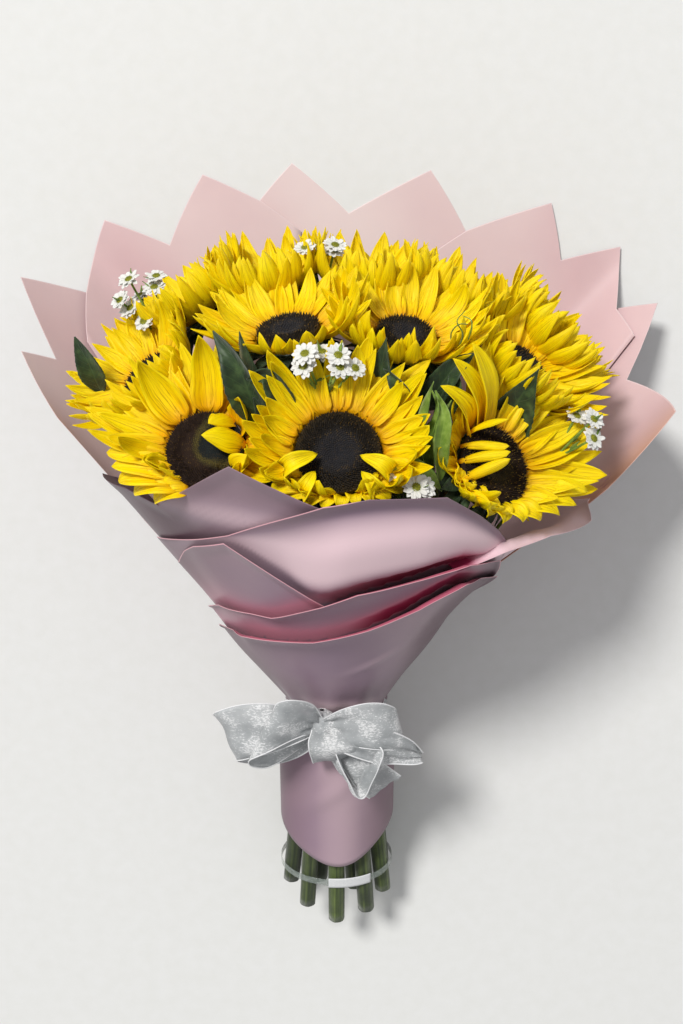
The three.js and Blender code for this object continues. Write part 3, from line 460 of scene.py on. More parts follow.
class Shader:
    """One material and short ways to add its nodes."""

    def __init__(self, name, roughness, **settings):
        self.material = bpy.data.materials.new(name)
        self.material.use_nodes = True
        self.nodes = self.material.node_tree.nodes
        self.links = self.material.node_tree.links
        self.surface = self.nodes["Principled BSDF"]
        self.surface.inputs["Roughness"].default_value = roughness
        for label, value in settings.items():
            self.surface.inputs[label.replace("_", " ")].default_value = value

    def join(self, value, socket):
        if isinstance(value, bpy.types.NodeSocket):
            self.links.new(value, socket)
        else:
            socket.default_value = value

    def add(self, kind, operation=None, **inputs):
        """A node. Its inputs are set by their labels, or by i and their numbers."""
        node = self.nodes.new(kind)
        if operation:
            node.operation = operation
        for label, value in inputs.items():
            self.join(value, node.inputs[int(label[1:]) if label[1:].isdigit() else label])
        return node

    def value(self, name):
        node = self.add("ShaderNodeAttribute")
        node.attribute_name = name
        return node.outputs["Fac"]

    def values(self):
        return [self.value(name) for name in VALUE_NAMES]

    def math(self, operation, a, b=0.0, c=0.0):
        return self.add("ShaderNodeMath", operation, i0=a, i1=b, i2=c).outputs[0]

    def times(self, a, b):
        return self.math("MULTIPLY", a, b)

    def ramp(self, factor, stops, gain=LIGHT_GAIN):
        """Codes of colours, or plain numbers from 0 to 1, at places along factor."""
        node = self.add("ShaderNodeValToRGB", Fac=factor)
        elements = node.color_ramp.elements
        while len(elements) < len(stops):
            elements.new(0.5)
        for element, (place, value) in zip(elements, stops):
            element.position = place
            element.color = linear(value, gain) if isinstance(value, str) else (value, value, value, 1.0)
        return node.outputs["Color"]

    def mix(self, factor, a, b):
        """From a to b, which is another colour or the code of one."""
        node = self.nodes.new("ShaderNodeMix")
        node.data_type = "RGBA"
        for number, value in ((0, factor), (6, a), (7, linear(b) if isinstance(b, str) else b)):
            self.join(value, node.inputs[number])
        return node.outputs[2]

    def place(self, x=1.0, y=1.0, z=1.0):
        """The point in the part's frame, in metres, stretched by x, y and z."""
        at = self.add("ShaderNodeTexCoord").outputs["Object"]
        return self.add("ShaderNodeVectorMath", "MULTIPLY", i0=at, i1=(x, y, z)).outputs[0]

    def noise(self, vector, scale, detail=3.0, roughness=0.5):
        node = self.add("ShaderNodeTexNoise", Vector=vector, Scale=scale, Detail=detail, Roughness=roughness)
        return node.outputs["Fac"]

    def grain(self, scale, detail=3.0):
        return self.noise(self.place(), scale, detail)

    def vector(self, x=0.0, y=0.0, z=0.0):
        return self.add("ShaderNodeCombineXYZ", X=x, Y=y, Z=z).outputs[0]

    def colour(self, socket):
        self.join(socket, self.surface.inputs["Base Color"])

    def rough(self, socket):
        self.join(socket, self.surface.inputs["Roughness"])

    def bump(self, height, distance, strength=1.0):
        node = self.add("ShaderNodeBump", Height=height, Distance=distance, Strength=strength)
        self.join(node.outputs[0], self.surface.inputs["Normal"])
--
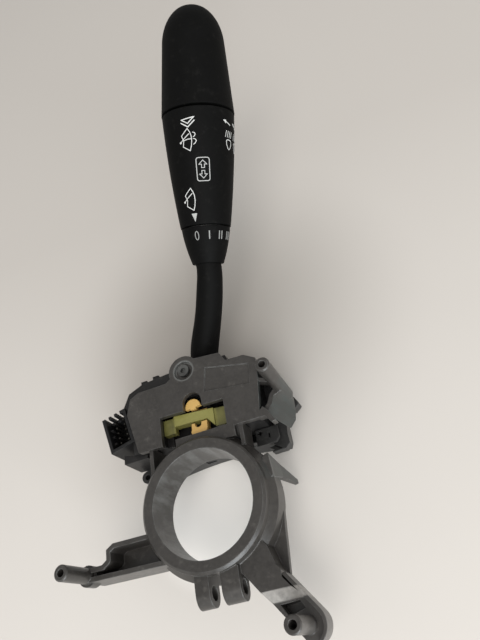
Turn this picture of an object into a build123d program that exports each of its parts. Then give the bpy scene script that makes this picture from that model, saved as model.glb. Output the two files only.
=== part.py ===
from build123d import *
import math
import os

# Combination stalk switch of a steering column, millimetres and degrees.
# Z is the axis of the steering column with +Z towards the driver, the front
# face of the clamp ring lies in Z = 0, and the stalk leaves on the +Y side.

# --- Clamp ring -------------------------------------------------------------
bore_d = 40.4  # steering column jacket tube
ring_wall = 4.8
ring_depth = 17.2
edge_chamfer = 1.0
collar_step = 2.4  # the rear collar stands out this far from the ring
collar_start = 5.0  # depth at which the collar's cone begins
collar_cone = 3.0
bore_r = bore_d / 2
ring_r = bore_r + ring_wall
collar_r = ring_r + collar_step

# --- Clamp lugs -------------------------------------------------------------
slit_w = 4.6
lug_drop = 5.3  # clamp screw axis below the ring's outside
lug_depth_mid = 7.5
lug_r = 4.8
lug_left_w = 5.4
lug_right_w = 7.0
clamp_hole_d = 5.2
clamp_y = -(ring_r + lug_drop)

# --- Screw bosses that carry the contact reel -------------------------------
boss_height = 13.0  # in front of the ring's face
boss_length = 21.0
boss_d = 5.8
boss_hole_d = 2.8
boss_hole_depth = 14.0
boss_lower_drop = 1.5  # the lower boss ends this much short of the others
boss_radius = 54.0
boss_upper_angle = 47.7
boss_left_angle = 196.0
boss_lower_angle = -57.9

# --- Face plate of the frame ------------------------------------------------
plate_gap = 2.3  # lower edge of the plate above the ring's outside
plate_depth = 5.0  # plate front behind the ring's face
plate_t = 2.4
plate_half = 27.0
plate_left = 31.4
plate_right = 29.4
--
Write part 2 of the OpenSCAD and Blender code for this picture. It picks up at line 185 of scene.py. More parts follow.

● TASK INSTRUCTIONS
Retype exactly, and only, the lines from the one containing "Turn this picture" through the one containing "# face of the", both included.

● TASK ANSWER
Turn this picture of an object into a build123d program that exports each of its parts. Then give the bpy scene script that makes this picture from that model, saved as model.glb. Output the two files only.
=== part.py ===
from build123d import *
import math
import os

# Combination stalk switch of a steering column, millimetres and degrees.
# Z is the axis of the steering column with +Z towards the driver, the front
# face of the clamp ring lies in Z = 0, and the stalk leaves on the +Y side.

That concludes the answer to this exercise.